If we can keep the price reasonable (a huge challenge), I would put our principal training program up against any competitor, whether offered by another university or a school district, cooperative, or other outside agency. Could such a competitor offer a principal training program of similar quality? Yes, I think that is possible and they should be welcome to do so where there is a demand. Such alternatives might well be more affordable and flexible for their participants, given the enormous bureaucratic constraints and massive overhead costs associated with university programs. And I would say the same for initial teacher training programs as well.
Nevertheless, I think two uniquely valuable things will be lost from the education landscape if universities no longer play a role in teacher and principal training. First, university professors are ideally better positioned to ground educators’ training in meaningful theory and research. Theory often gets dismissed in the field of practice as being irrelevant or too idealistic, but that is only because it has been presented to them poorly, or as disconnected from the real problems educators face every day. Education scholars who are actively engaged in conducting applied research rooted in the context of their local schools have a gift to offer their practitioner colleagues. My own collaborative work on developing instructional coaching models to help school principals deepen their self-reflection and effectiveness aspires to be this kind of scholarship.

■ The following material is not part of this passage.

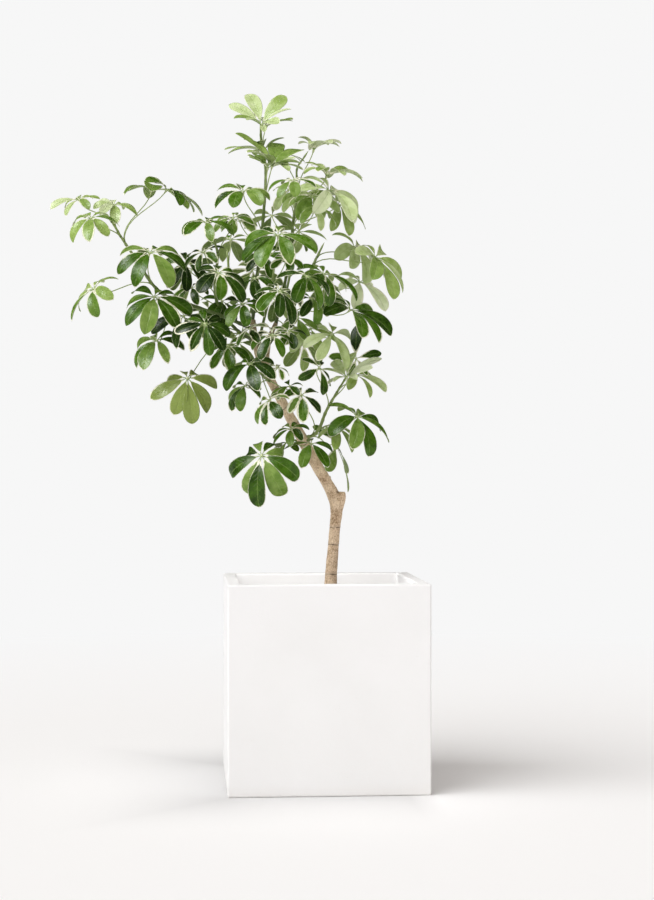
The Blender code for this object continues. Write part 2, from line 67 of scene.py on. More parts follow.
class Wire:
    """Output of a shader node. Arithmetic on it adds Math nodes and gives the wire of their result."""

    def __init__(self, paint, socket):
        self.paint = paint
        self.socket = socket

    def math(self, operation, *values):
        return self.paint.put("Math", {"operation": operation}, dict(enumerate(values)))

    def __add__(self, other):
        return self.math("ADD", self, other)

    def __sub__(self, other):
        return self.math("SUBTRACT", self, other)

    def __rsub__(self, other):
        return self.math("SUBTRACT", other, self)

    def __mul__(self, other):
        return self.math("MULTIPLY", self, other)

    def __abs__(self):
        return self.math("ABSOLUTE", self)

    __radd__ = __add__
    __rmul__ = __mul__

    def held(self):
        """The value kept from 0 to 1."""
        return self.paint.put("Clamp", {}, {"Value": self})


class Paint:
    """A finish in the making: a Principled shader, whose steady values are given by name."""

    def __init__(self, name, **steady):
        self.material = bpy.data.materials.new(name)
        self.material.use_nodes = True
        self.tree = self.material.node_tree
        self.shader = self.tree.nodes["Principled BSDF"]
        self.feed(self.shader, {name.replace("_", " "): value for name, value in steady.items()})
        self.place = self.put("TexCoord", {}, {}, "Object")

    def feed(self, node, sockets):
        for name, value in sockets.items():
            if isinstance(value, Wire):
                self.tree.links.new(value.socket, node.inputs[name])
            else:
                node.inputs[name].default_value = value

    def put(self, kind, settings, sockets, output=0):
        """Add a node of a kind: first its settings, then the values or wires of its sockets.

        A ramp has two stops to begin with, so one stop is added for each after the first two given."""
        node = self.tree.nodes.new("ShaderNode" + kind)
        for name, value in settings.items():
            if name == "stops":
                for place, colour in value[2:]:
                    node.color_ramp.elements.new(place)
                for stop, (place, colour) in zip(node.color_ramp.elements, sorted(value)):
                    stop.position = place
                    stop.color = colour
            else:
                setattr(node, name, value)
        self.feed(node, sockets)
        return Wire(self, node.outputs[output])

    def noise(self, scale, detail=2.0, vector=None):
        """Soft noise about 0.5, with so many waves to the metre."""
        sockets = {"Vector": vector or self.place, "Scale": scale, "Detail": detail}
        return self.put("TexNoise", {}, sockets)

    def mix(self, share, first, second):
        """Colour between two, by a share from 0 to 1."""
        sockets = {"Factor": share, 6: first, 7: second}
        return self.put("Mix", {"data_type": "RGBA"}, sockets, 2)

    def finish(self, **fed):
        """Feed the shader's sockets, a Bump node's height among them, and give the material."""
        relief = fed.pop("relief", None)
        if relief is not None:
            height, depth = relief
            fed["Normal"] = self.put("Bump", {}, {"Height": height, "Distance": depth})
        self.feed(self.shader, {name.replace("_", " "): value for name, value in fed.items()})
        return self.material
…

But universities have a second potential gift to offer aspiring teachers and school principals. Because they have a certain organizational distance and independence from the schools and district they serve, professors are better positioned to offer a critical perspective on the field of practice, helping their students think in innovative ways and challenge the status quo. Trainers who are themselves employees of the same districts or cooperatives as their clients may lack the capacity or the desire to question current education fads or long-standing, taken-for-granted assumptions that make up the very fiber of school and district culture. And the sad history of perpetually stagnant student achievement makes clear that fresh and innovative policies and practices are sorely needed in K-12 education.

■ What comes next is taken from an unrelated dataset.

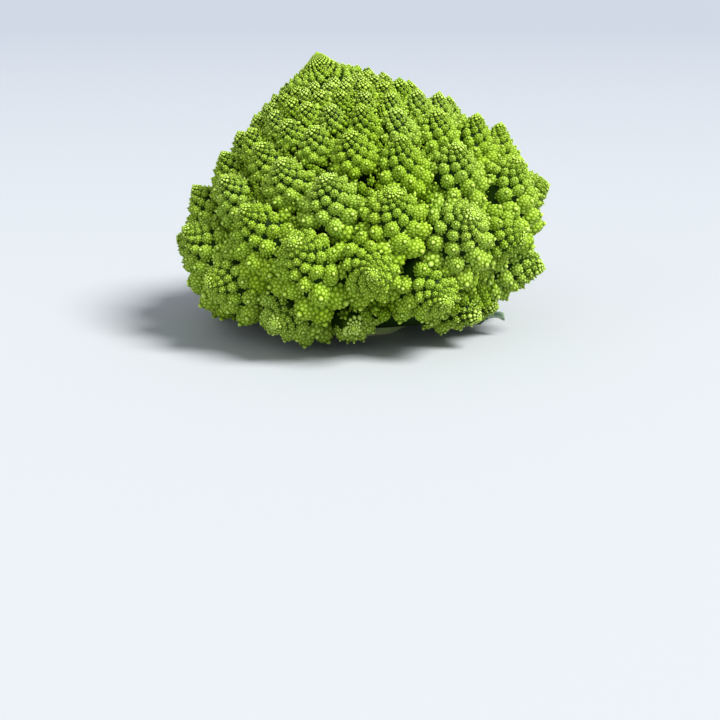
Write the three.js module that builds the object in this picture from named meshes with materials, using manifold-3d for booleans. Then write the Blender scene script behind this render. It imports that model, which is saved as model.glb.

Of course, I am describing an ideal university, where professors are deeply connected to the field of practice, pursue meaningful scholarship, and are themselves innovative thinkers. Sadly, we know that is not the case in many universities, where faculty may no longer conduct substantive research (if they ever did) or care about partnerships with schools and districts and sometimes actually reinforce the education establishment’s rigidly-unchanging and frequently self-serving status quo.
But this is the role university educator preparation programs might still play (and sometimes do), and the uniquely valuable contribution they can provide, if they are ready for the challenge. The odds are long, as higher education is possibly more recalcitrant and change resistant than even K-12 schools. And if they fail to make themselves more relevant, affordable, flexible, and ground-breaking, university programs deserve to be replaced by higher-quality competitors. But for the sake of future generations of educators who can benefit from what they might still offer, I hope it is not too late.